Krugman's even-more-insufferable colleague at The New York Times, Roger Cohen, made Brexit all about himself. "It's not just the stupidity of the decision," he fumed. "It's not even the betrayal of British youth. It's far more: a personal loss. Europa, however flawed, was the dream of my generation." In perhaps the most-ridiculous commentary on the surprisingly lopsided "Leave" win, MSNBC host Rachel Maddow delivered a 15-minute history lecture that argued Great Britain's action would soon give rise to World War III because the only thing standing between a European war of all against all was a political union that dates all the way back to 1993 and a common currency that most members have used only since 2002. Given that the clock has not even yet started ticking on Britain's official exit and that NATO, which binds together a couple dozen European countries plus the United States and Canada, is still going strong, fears of a sixth Battle of Ypres seem, well, a tad exaggerated.
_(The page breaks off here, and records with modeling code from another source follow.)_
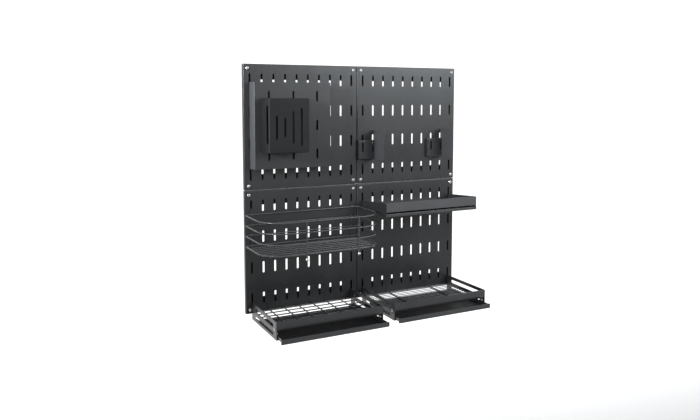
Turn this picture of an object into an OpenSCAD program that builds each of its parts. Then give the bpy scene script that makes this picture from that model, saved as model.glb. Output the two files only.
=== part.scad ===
// Slotted-panel organiser wall: four pan-shaped sheet panels, screwed to a wall, with a lid rack,
// a holder box, two angle brackets, a wire basket, a shelf and two dish racks hooked into the slots.
// X runs to the right along the wall, Z is up and the accessories stand out towards -Y.
// The origin is on the wall plane, where the four panels meet.

/* [Panels] */
// Width of one panel
panel_w = 302; // [250:1:380]
// Height of one panel
panel_h = 302; // [250:1:380]
// Depth of a panel from the wall to its front face
panel_depth = 12; // [10:0.5:18]
// Thickness of the panel sheet
panel_t = 1.5; // [1:0.1:2]
// Width of the lips that turn inwards along the wall
lip_w = 37; // [24:1:44]
// Outer corner radius of a panel
panel_r = 1.5; // [1:0.5:8]
// Gap between neighbouring panels
seam = 1; // [0.5:0.5:3]

/* [Slots] */
// Distance from a panel's top edge to its first slot row
row_margin = 37; // [34:0.5:44]
// Length of a slot
slot_len = 28; // [22:0.5:34]
// Width of a slot
slot_w = 5; // [4:0.25:7]

/* [Wall screws] */
// Distance from a screw to the panel's edges
screw_inset = 10.5; // [9:0.5:14]
// Thread diameter of a wall screw, behind the panels
screw_d = 5; // [4:0.5:6]
// Head diameter of a wall screw
screw_head_d = 8.5; // [8:0.5:12]
// Height of a wall screw's domed head
screw_head_h = 3; // [2:0.5:4]
// Length of shank that stands out behind the panels, into the wall
screw_reach = 28; // [15:1:45]

/* [Hooks] */
// Thickness of the sheet that the hooks are cut from
hook_t = 2; // [1.5:0.1:2.5]
// Height of a hook's neck, where it passes through its slot
hook_neck = 5; // [4:0.5:7]
// Length of the leg that drops behind the sheet
hook_drop = 8; // [6:0.5:10]

/* [Lid rack] */
// Width of the lid rack's plate
lid_w = 197; // [170:1:240]
// Distance from the panel face to the front of the plate
lid_standoff = 34; // [25:1:45]
// Height of the plate beyond the two slot rows that it spans
lid_over = 54; // [50:1:66]
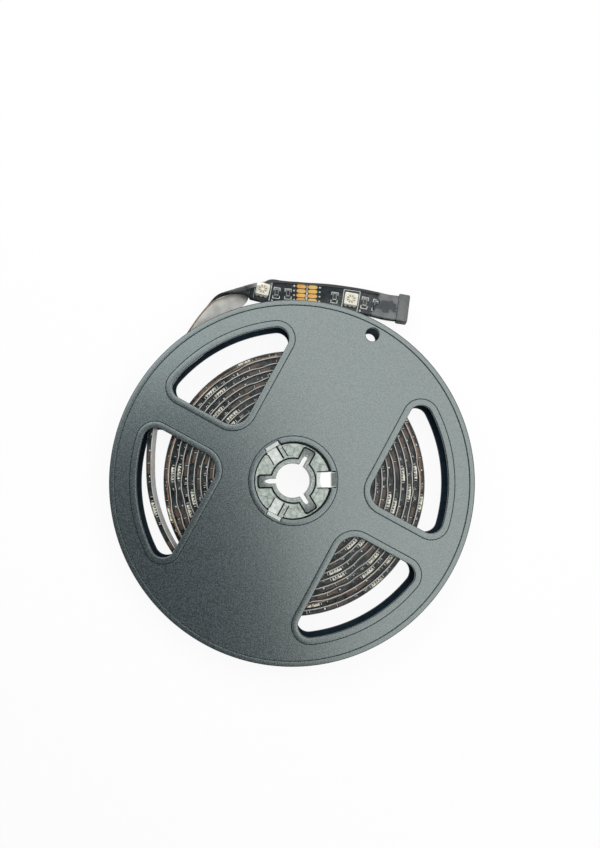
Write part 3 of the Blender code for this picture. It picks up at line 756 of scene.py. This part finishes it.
BORDER_INNER = 0.00448
BORDER_START = STRIP_LENGTH - 0.094
BORDER_END = STRIP_LENGTH - 0.060
border = carried(
    stations_between(BORDER_START, BORDER_END),
    -np.array([[BORDER_INNER, LINER_EDGE, LINER_EDGE, BORDER_INNER]]),
    LINER_LOW + np.array([[-0.00003, -0.00003, 0.00004, 0.00004]]),
)
add_piece("film_border", border, film)

# Solder pads. Four gold-brown copper pads each side of every cut line, half way between two lights, open in
# the mask.
LIGHT_PITCH = 0.0333
LAST_LIGHT = 0.0202
light_count = int((STRIP_LENGTH - LAST_LIGHT - 0.004) / LIGHT_PITCH) + 1
light_along = STRIP_LENGTH - LAST_LIGHT - LIGHT_PITCH * np.arange(light_count)
cut_along = light_along[1:] + LIGHT_PITCH / 2
SHOWN_COUNT = 12
PAD_LENGTH = 0.00350
PAD_HALF = 0.00088
PAD_FROM_CUT = 0.00215
PAD_ROWS = np.array([-0.00250, -0.00037, 0.00176, 0.00389])
PAD_HIGH = BOARD_HIGH + 0.00006


def plates_on_strip(along, across, half_length, half_width, low, high, steps=6, round_end=False):
    """Thin closed plates on the strip from low to high, one for each entry of the arrays, in steps along it.

    With round_end the width falls to nothing at both ends as in half circles.
    """
    share = -np.cos(np.linspace(0, math.pi, steps))
    sizes = np.broadcast_arrays(along, across, half_length, half_width, low, high)
    sizes = [np.atleast_1d(values)[:, None, None] for values in sizes]
    along, across, half_length, half_width, low, high = sizes
    x = half_length * share[:, None]
    width = half_width
    if round_end:
        past = (np.abs(x) - (half_length - half_width)).clip(0, None)
        width = np.sqrt((half_width**2 - past**2).clip((half_width * 0.12) ** 2, None))
    corners = np.array([[-1, 1, 1, -1]])
    tops = np.array([[0, 0, 1, 1]])
    points = on_strip(along + x, across + width * corners, low + (high - low) * tops)
    ends = np.array([[3, 2, 1, 0], [0, 1, 2, 3]]) + np.array([[0], [4 * (steps - 1)]])
    one = np.concatenate([grid_quads(steps, 4), ends])
    faces = one + np.arange(len(points))[:, None, None] * steps * 4
    return points.reshape(-1, 3), [faces.reshape(-1, 4)]


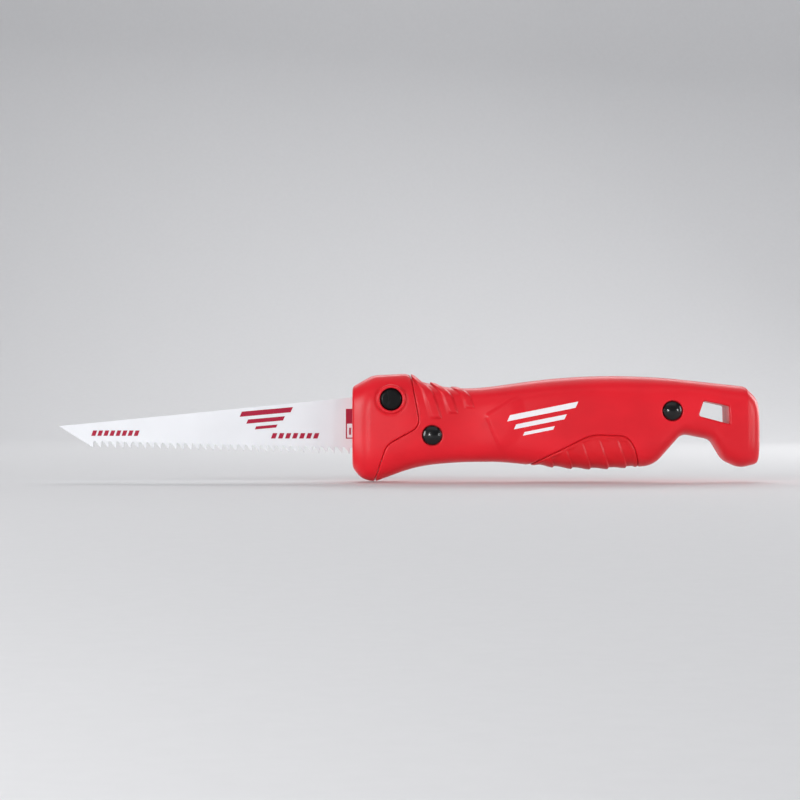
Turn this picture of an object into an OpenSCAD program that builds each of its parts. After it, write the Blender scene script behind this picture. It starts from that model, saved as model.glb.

And let's not pretend that the E.U. is some vague, toothless entity against which there are no legitimate reasons for resentment. Recently, for instance, the E.U.'s "commissioner for justice, consumers, and gender equality" (a real thing) issued strict rules for banning "hate speech" on the internet, and has secured the participation of Microsoft, YouTube, Facebook, and Twitter in enforcing disturbingly vague and illiberal rules. Even E.U. defenders, such as the Times' Cohen, grants that it needs serious changes. To categorically assert that 17.5 million Leave voters (against 16 million Remain voters) are simply racist and anti-immigrant is to ignore pro-Leave voices who are libertarian, cosmopolitan Brits such as science writer and House of Lords member Matt Ridley and member of the European Parliament Dan Hannan, both of whom support opening borders to more goods and people. The E.U., notes Ridley, "still has no trade deals with America, China, Japan, Brazil, India, Canada, Australia and Indonesia."

Comedians ranging from Full Frontal's Samantha Bee to presumptive Republican presidential nominee Donald Trump showcased another unseemly, widespread element of Brexit "analysis": It's really all about domestic U.S. politics, don't you know? Bee, a former Daily Show reporter who now heads up her own TBS show, attributed the Leave win to "xenophobia" and anger and argued that "Even a brain-damaged baboon couldn't miss the parallels between the U.S. and Britain." To be sure, Trump himself was tweeting up a storm drawing such connections. "Just arrived in Scotland," he tweeted immediately after the vote. "Place is going wild over the vote. They took their country back, just like we will take America back. No games!" (The Donald was also taken to task by commenters who noted that not only did Scotland vote against independence in 2014, a majority last week voted to remain in the E.U.) Soon enough, he retweeted comments such as this one: "What has happened in the UK in the last 12 hours is exactly what will happen in November…vote TRUMP 2016."

Well, maybe.

Whatever legitimate similarities obtain, the differences between the United Kingdom and the United States on issues such as immigration, free trade, and however you want to define xenophobia are greater still. While 77 percent of Brits want to see immigration reduced, for instance, about three-quarters of Americans—and 56 percent of Republicans—think even illegal immigrants should be allowed to stay in the country if they meet certain requirements. To the extent that there is anger in the United States at "the establishment," it's a trans-partisan sensibility that motivates liberals and conservatives, Democrats and Republicans, and everyone else in the country. How else to explain Bernie Sanders' unexpectedly strong showing against the fully-anointed-by-party-elders Hillary Clinton? And what does it say that Americans disapprove of both Clinton and Trump in record numbers (but we hate the anti-establishment Trump more)? Or that Clinton and Trump currently hold the same positions on the NAFTA and TPP trade deals (they're against them)? And that party identification levels are at or near historic lows? This all may signal voter anger, frustration, and even desperation, but it's not simply coming from a single group of voters in the States.

But people such as Bee and Trump are less interested in getting to the truth of the matter and more about signaling to their respective tribes. One of the biggest misperceptions that Americans have long held is that everything in the wider world is a direct result of American action (or inaction). We wholeheartedly believe that when the United States sneezes, the world catches a cold. This sort of deeply rooted, reflexive solipsism is the main driver of a foreign policy that insists that America is "the indispensable nation" that must be involved everywhere and always. It undergirds an outsize sensibility of U.S. responsibility for every good, bad, and indifferent economic and cultural outcome on the globe. Such thoughts actually pander to the one fear we're afraid to countenance: That America just might no longer be the beating heart of a global order that is nonetheless getting richer and more free as power decentralizes all over the planet. The only thing worse than being responsible for everything is to not matter as much as we think we should.